"На вершине мира" - читать интересную книгу автора (Бронтман Лазарь Константинович)

30 мая — пятый день на полюсе

Чудесный день. Солнце. Теплынь. Термометр на солнце показывает 0, в тени — минус 7. Всюду моются, бреются. Моются либо водой, вытопленной на примусах из снега, либо просто снегом; бреются безопасными и опасными бритвами. Молоков заявил, что небритых не пустит на корабль. Исключение он согласился сделать лишь для Отто Юльевича Шмидта.

— Весь мир привык к его бороде, — пояснил Василий Сергеевич.

Утром самолет Мазурука передал новые координаты, разнящиеся от прежних на 30 миль. Регулярной связи с самолетом установить никак не удается. Аккуратов не справляется с неполадками радиоаппаратуры, специального же радиста у них нет. Мазурук опасается, что с такой [143] нагрузкой не сумеет взлететь один. Шмидт решил послать на помощь наш самолет — взять часть его груза. Стоим наготове, но погода резко ухудшилась и лететь нельзя. Днем мы неожиданно услышали пение пуночки — маленького полярного воробья. Долго искали ее, обшарили весь полюс, но увидеть не могли. Идут бесконечные споры. До сих пор считалось, что на полюсе жизни нет. Ширшов высказывает предположение, что птица прилетела в крыле какого-нибудь самолета. Однако участники экспедиции скептически оценивают возможности такой транспортировки.

— Она бы умерла от гула моторов, — говорит Алексеев. — Нет, Петр Петрович, вы меня не убедите: птица здешняя. Я теперь, вообще, во все верю. Может, тут за торосами звуковое кино есть!

Гутовский и Орлов ходили гулять к трещине. Вернувшись, начали ее усиленно хвалить, организовали туда целую экскурсию и были посрамлены.

— Трещина, как трещина, на реку непохожа, купаться нельзя, пляжа тоже нет, — разочарованно жаловался Спирин.

Вечером, слушая Мазурука, Стромилов обнаружил, что Москва передает для нас специальный концерт. Все немедленно кинулись к наушникам.

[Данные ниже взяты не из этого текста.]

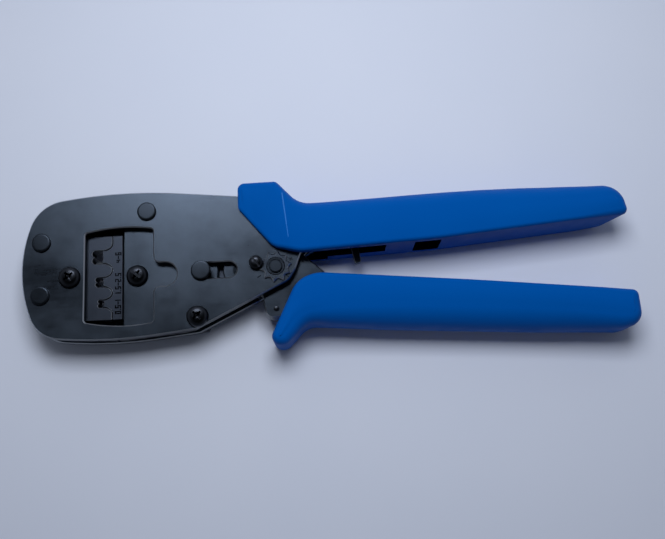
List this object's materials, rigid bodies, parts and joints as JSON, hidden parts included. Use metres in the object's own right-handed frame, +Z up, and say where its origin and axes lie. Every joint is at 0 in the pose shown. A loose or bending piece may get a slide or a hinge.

Просидели, согнувшись, три часа. Слушали с огромным наслаждением. Всех тронула не столько музыка, сколько забота о нас.

Несколько дней тому назад, сидя в палатке у Шмидта, я вслух всплакнул о шахматах. Отто Юльевич оживился, полез в рюкзак и с грустью обнаружил, что оставил свои карманные шахматы на Рудольфе. Выручил Кренкель, заявивший, что где-то в их багаже есть доска, не ручаясь, [144] однако, что она заполнена именно шахматными фигурами. «Не исключено, что мы туда уложили термометры». Два дня мы искали эту доску и, наконец, нашли в деталях запасного аварийного двигателя. Открыв доску, увидели внутри и термометры, и фигуры. Термометры бережно отложили в сторону, а шахматы немедленно утащили к начальнику экспедиции. Сегодня я сыграл с ним первую партию. Дабы порадовать шахматистов, можно отметить, что это была первая партия в шахматы, игранная на полюсе за все время его существования.

Уснули в полночь. Едва я успел сомкнуть глаза, как Водопьянов вытащил меня за ноги вместе с мешком из палатки.

— Вдохновение нашло, — сказал он, извиняясь. — Хочу статью в «Правду» написать. Я бы тебя раньше разбудил, да долго найти не мог, плутал по поселку.

Отправились к его самолету, уселись в хвосте. Водопьянов гостеприимно вскипятил чай, принес сгущенного молока, сухари. Лагерь спал, работа шла хорошо. Михаил продиктовал замечательную статью о героической работе механиков во время полета флагмана к полюсу. Мы закончили свой труд около четырех часов утра. Возбужденный Водопьянов решительно направился к палатке начальника экспедиции, разбудил Отто Юльевича и заставил его прочесть статью. Шмидту понравилось. Тогда Водопьянов поднял на ноги радиста и приказал:

— Немедленно передавай Диксону!

Стромилов сел за работу. Статью в 829 слов он передал в феноменально короткое время — за 46 минут. Затем запросил: как приняли? Диксон ответил — принято все, ни единого вопроса к передающему нет. Следовательно, [145] передача была безукоризненной, прием — также. На следующий день статья была напечатана в «Правде».